RECORDED INFORMATION:
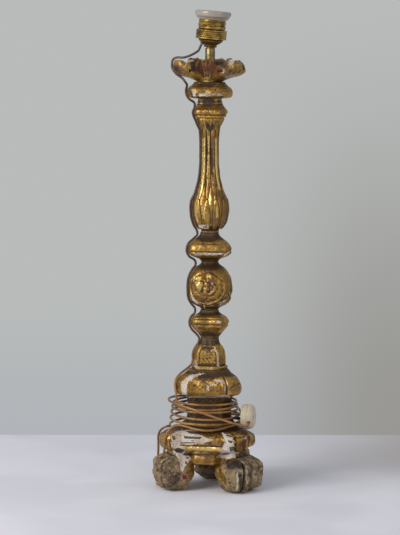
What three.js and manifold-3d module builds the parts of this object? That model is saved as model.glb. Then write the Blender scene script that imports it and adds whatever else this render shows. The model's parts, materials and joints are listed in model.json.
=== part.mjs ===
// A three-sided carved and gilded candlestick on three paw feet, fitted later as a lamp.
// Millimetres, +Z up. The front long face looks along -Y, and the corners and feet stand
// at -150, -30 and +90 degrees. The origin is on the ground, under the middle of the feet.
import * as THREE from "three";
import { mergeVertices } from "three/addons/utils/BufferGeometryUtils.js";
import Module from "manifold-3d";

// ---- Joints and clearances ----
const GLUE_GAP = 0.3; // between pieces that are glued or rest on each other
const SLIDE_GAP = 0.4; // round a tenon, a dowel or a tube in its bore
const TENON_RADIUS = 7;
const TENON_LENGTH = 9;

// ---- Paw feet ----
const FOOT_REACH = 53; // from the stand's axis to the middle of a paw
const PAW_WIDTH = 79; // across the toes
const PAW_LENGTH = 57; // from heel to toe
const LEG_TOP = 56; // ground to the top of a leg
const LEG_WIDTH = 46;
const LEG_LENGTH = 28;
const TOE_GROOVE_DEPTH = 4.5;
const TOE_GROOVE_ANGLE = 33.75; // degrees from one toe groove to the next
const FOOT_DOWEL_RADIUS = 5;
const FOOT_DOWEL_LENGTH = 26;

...

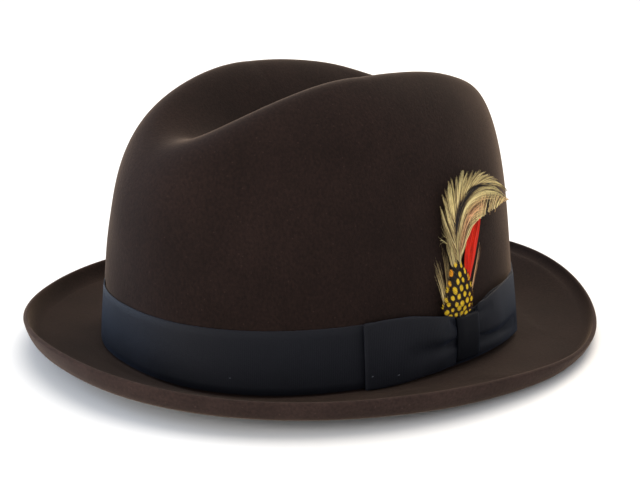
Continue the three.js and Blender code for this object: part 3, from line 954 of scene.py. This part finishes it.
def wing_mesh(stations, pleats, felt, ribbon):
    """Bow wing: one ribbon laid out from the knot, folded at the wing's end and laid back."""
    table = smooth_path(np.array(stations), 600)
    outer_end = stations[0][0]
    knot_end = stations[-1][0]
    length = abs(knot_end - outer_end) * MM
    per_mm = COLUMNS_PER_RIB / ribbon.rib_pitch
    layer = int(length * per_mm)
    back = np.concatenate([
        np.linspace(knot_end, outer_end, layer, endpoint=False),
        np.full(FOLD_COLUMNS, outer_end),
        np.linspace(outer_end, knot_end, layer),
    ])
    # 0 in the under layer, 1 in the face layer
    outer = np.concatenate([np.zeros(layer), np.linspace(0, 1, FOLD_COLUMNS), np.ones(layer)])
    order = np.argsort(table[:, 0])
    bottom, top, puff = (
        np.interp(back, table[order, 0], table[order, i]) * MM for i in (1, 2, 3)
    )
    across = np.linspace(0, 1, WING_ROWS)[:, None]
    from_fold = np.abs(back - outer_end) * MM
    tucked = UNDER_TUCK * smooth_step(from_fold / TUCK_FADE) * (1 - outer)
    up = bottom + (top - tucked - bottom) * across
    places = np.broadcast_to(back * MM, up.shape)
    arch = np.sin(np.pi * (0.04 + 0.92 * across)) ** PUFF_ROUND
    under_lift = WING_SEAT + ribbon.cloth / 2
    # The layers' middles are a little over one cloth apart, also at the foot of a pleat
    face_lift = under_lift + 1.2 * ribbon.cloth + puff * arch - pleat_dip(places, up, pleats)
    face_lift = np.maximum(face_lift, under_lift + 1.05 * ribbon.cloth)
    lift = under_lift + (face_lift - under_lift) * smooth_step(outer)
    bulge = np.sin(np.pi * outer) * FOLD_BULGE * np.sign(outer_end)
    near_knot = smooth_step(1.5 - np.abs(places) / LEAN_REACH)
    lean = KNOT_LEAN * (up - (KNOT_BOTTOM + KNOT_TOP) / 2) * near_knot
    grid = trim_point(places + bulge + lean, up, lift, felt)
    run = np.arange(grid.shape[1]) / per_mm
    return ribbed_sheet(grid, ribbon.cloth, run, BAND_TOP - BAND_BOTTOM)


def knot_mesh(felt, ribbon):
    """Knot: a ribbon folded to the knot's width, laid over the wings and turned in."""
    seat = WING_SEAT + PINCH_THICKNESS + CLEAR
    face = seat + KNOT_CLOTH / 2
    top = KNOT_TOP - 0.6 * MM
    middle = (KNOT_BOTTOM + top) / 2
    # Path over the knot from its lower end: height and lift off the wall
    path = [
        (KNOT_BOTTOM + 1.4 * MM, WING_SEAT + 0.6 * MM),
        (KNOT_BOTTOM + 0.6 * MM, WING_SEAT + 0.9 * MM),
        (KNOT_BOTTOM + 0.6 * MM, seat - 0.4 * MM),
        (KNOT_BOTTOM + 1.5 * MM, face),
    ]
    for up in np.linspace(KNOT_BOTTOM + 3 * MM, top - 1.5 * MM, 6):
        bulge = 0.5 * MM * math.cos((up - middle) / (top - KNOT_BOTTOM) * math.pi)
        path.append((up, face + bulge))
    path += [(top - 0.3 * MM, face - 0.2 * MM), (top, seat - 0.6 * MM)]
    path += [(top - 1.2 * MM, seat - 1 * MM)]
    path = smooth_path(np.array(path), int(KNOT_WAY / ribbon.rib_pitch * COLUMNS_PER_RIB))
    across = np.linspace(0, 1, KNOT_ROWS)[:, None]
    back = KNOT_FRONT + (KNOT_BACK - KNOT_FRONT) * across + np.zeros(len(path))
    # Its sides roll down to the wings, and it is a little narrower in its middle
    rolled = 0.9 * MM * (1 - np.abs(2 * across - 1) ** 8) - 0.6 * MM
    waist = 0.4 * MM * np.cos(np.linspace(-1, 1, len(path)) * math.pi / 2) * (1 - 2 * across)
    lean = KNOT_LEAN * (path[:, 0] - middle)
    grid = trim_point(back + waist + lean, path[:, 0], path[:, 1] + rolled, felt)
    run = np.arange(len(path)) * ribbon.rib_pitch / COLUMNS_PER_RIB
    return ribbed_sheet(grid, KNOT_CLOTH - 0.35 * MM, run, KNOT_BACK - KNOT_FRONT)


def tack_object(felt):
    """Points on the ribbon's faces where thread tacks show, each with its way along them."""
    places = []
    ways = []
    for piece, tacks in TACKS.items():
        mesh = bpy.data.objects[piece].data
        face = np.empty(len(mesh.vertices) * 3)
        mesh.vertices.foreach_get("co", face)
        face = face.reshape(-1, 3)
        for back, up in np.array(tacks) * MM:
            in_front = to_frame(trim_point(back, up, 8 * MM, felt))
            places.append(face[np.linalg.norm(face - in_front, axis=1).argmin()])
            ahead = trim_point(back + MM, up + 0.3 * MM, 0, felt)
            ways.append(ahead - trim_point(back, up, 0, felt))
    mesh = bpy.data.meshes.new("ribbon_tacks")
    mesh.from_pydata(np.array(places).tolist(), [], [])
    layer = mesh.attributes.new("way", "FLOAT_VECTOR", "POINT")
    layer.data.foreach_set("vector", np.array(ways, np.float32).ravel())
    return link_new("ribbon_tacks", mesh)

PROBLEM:
Tell how many lines include "manifold". The number is the whole answer.

OUTPUT FOR THIS EXERCISE:
2